Everything about the titular Bridgerton family is magic — the family has eight children, named in alphabetical order, who live to adulthood. Lady Violet (Ruth Gemmell), their mother, survived giving birth every time. Their father was not so lucky, though his passing somehow failed to affect the family fortunes. The story starts with the entrance of the eldest daughter (fourth born child) into society. Daphne Bridgerton (Phoebe Dynevor) takes the family's charmed life with her, immediately declared a diamond of the first water, and given the blessing of Queen Charlotte (Golda Rosheuvel). Obviously, she will marry well.
Or perhaps not, as well-meaning but oafish eldest brother Anthony (Jonathan Bailey), attempting to do his family duty, screws up every well-placed suitor. It's not long before society's oracle — the invisible Lady Wihstledown (Julie Andrews) — has declared in her Society Papers everyone was wrong, Daphne will marry badly after all. Enter the Duke of Hastings, Simon Basset (Regé-Jean Page), the 1813's Sexiest Man Unwed, and Anthony's friend. He, too, has a Whistledown problem, namely that she's challenged every mama of society to get their daughters wed to him. He and Daphne concoct a plan to pretend to fall in love. He'll be left alone, and she'll suddenly be a prize to be won from an all-powerful Duke.
No spoilers, but no one has to pretend they don't know how such schemes turn out in Romancelandia. That fans already have a good idea of exactly how this story goes isn't the point; watching the journey is worth it. Moreover, this is no Sanditon when it comes to modernization. No one has to argue their humanity over dinner or presented with racist pineapples in this fully integrated society. Sex is rampant, but no one is incestuous abusing anyone. And that all-important happy ending arrives intact, with no one attempting to stretch things for a second season unnecessarily. After all, there are other Bridgerton siblings to marry off.

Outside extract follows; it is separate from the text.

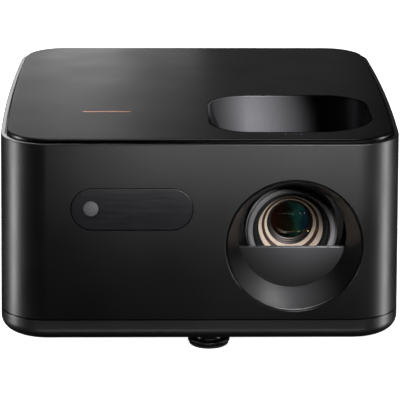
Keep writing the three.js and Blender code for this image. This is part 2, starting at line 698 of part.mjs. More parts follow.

The cast is practically a who's who for the PBS fan. Highlights include showcase performances from Adjoa Andoh as Simon's adopted aunt and Violet's BFF in matchmaking, Lady Danbury. Both Claudie Jessie as Daphne's younger sister Eloise, and Nicola Coughlan as her BFF Penelope Featherington take on the patriarchal society they find themselves unable to fit into, in opposite but equally delightful ways. And perhaps most unexpectedly, the profound privileges these people float upon are highlighted in small but effective turns from those downstairs. They include Molly McGlynn as lady's maid Rose and Lorraine Ashbourne as housekeeper Mrs. Varley, and those in the middle-class like Kathryn Drysdale as dressmaker Mme. Delacroix.

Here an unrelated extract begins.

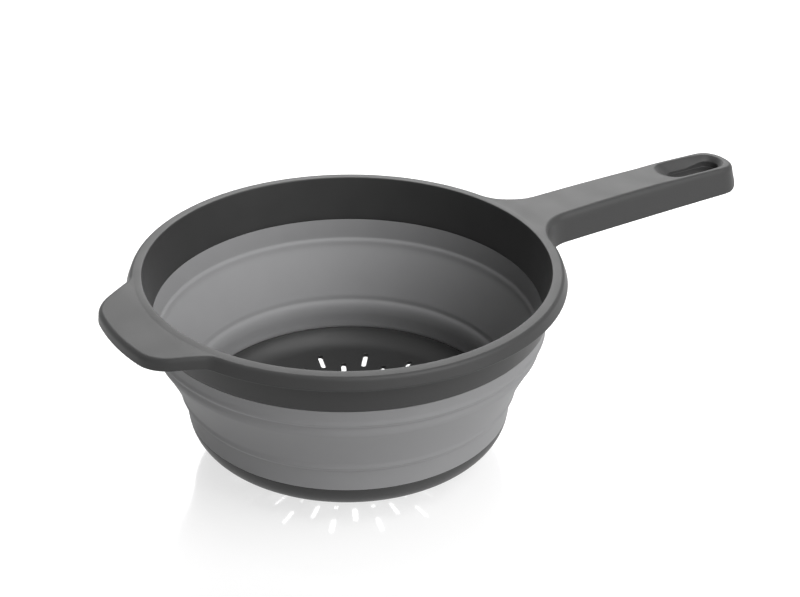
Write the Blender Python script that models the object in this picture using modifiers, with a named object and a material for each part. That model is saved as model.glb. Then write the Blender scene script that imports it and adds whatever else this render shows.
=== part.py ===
"""Collapsible colander: a rigid rim frame with handle and tab, a soft wall in three bands, a slotted base.

Lengths are in metres. Sections and outlines are drawn about the bowl's upright axis, with the handle along
+X and the tab along -X. An empty on that axis then carries every piece, so that the origin lies on the table
under the middle of the overall length. The base and the two bands that move slide along the same axis.
"""

from math import acos, asin, atan, atan2, cos, pi, radians, sin, sqrt

import bmesh
import bpy

# Heights, stacked from the table up
FLOOR_CLEARANCE = 0.0072    # table to the lowest point of the base's underside
CORNER_RADIUS = 0.0165      # outer rounding between the base's floor and its side
CORNER_LEAN = 0.0010        # the rounding's centre above the base's top edge
FLOOR_SLOPE = 0.14          # rise of the dished floor where it meets the rounding
LOWER_BAND_HEIGHT = 0.0131
MIDDLE_BAND_HEIGHT = 0.0343
UPPER_BAND_HEIGHT = 0.0113
RING_HEIGHT = 0.0239        # lower edge of the rigid ring to the mouth

# Radii, each from the one before it
BASE_RADIUS = 0.0872
MIDDLE_FLARE = 0.0125
UPPER_FLARE = 0.0011
RING_FLARE = 0.0039
RIM_WIDTH = 0.0080
TAB_REACH = 0.0183          # rim's outer edge to the tab's front edge
HANDLE_REACH = 0.1341       # rim's outer edge to the centre of the handle's round end

# Walls
SOFT_WALL = 0.0017
RING_WALL = 0.0029
BASE_WALL = 0.0022
SHELL = 0.0024              # handle and tab, which are hollow below
RIM_PLATE = 0.0030          # rim's flat top above the groove behind the lip
LIP_WALL = 0.0022
GAP = 0.0003                # between pieces that touch
WELD = 0.0004               # depth to which a joined shape enters its neighbour

# Rim
RIM_FALL = 0.0005           # the rim's flat top slopes outwards
RIM_EDGE = 0.0022           # rounding of its outer edge
SKIRT_DEPTH = 0.0068
SKIRT_LEAN = 0.0004
BOND_FALL = 0.0012          # slope of the ring's lower edge

# Handle
HANDLE_ROOT_HALF = 0.0161
HANDLE_TIP_HALF = 0.0144
HANDLE_DEPTH = 0.0137
HANDLE_DROOP = 0.0016       # extra depth at the tip
HANDLE_FLARE = 0.0016       # its sides spread downwards
HANDLE_EDGE = 0.0015
WEB_RADIUS = 0.0160         # rounding between handle and rim
WEB_FOOT_RADIUS = 0.0200    # the same at the handle's lower edge
HOLLOW_TUCK = 0.0040        # the hollows' rounding is this much tighter, which leaves a wall at their ends
STRAIGHT_SHARE = 0.10       # share of the taper that is straight, the rest grows towards the root

# Hanging slot in the handle
HANG_LENGTH = 0.0341
HANG_HALF = 0.0060
FUNNEL_HALF = 0.0117
FUNNEL_DEPTH = 0.0045
BOSS_DEPTH = 0.0120

# Tab
TAB_CORNER = 0.0150
TAB_CORNER_ANGLE = radians(9.4)
TAB_WEB = 0.0090
TAB_DEPTH = 0.0059
TAB_FALL = 0.08             # slope of the tab's top
TAB_EDGE = 0.0022

# Drain slots: the outer end of each ring of slots, and their common size
SLOT_RINGS = (0.0698, 0.0608, 0.0518, 0.0428, 0.0338)
SLOT_LENGTH = 0.0118
SLOT_HALF = 0.0014
SLOTS_PER_RING = 16
SLOT_CUT = 0.0015           # how far the cutters pass the floor's two faces

# Foot ring, and the step that holds the wall's lower edge
FOOT_RADIUS = 0.0500
FOOT_HALF = 0.0012
UPSTAND = 0.0017
UPSTAND_HEIGHT = 0.0042
OVERLAP_WALL = 0.0010
NEST = 0.0006               # height by which one band reaches into the next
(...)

Across the street from the Bridgertons are the Featheringtons, led by Polly Walker as the matriarch, whose performance arrives with the sort of gusto it takes the steal an entire Netflix show out from under a strong ensemble. The writing helps enormously, as do the visuals. In contrast to the Bridgerton families' more historically accurate style (and their endless supply of jewelry), the Featherington women get some of the best howler outfits. (Please note Best-in-show for Wigs is reserved for Her Majesty.) As stated above, the costumes are worth the price of your Netflix subscription alone: 7,800 over eight episodes isn't just putting the costume in "costume drama," it's practically an overstuffed explosion of them.
Most Netflix fantasy shows that are rewarded this kind of budget use it on making CGI monsters (The Witcher), staging battle scenes (Cursed), or other theatrical release level special effects. Bridgerton uses it on sets, costumes (those jewels!), and licensing pop songs. This isn't just a show where you can play "Where Have I Seen That Actor Before," but "Where Have I Seen That Filming Location Before?" As for the pop songs (all played on period instruments), shout out to the musical director, who recognized the natural themes and autobiographical nature of the Regency Era's romantic music make Taylor Swift the perfect choice.
Bridgerton's source material starts with the Quinn series, which runs nine books all told. (Eight romances, one per child, and a ninth book of eight short stories, each of which presented as a "second epilogue" to the previous novels.) If that weren't enough, Quinn has an entire Regency Franchise Universe she's created, with trilogies and quartets of stories set within this same world, in which some of the Bridgerton characters appear in secondary roles. Netflix hasn't just tapped a wellspring of regency romances, but a goldmine that could easily run six seasons and a movie. Settle up by the warm glow of the television this holiday season and spend it falling in love with Bridgerton.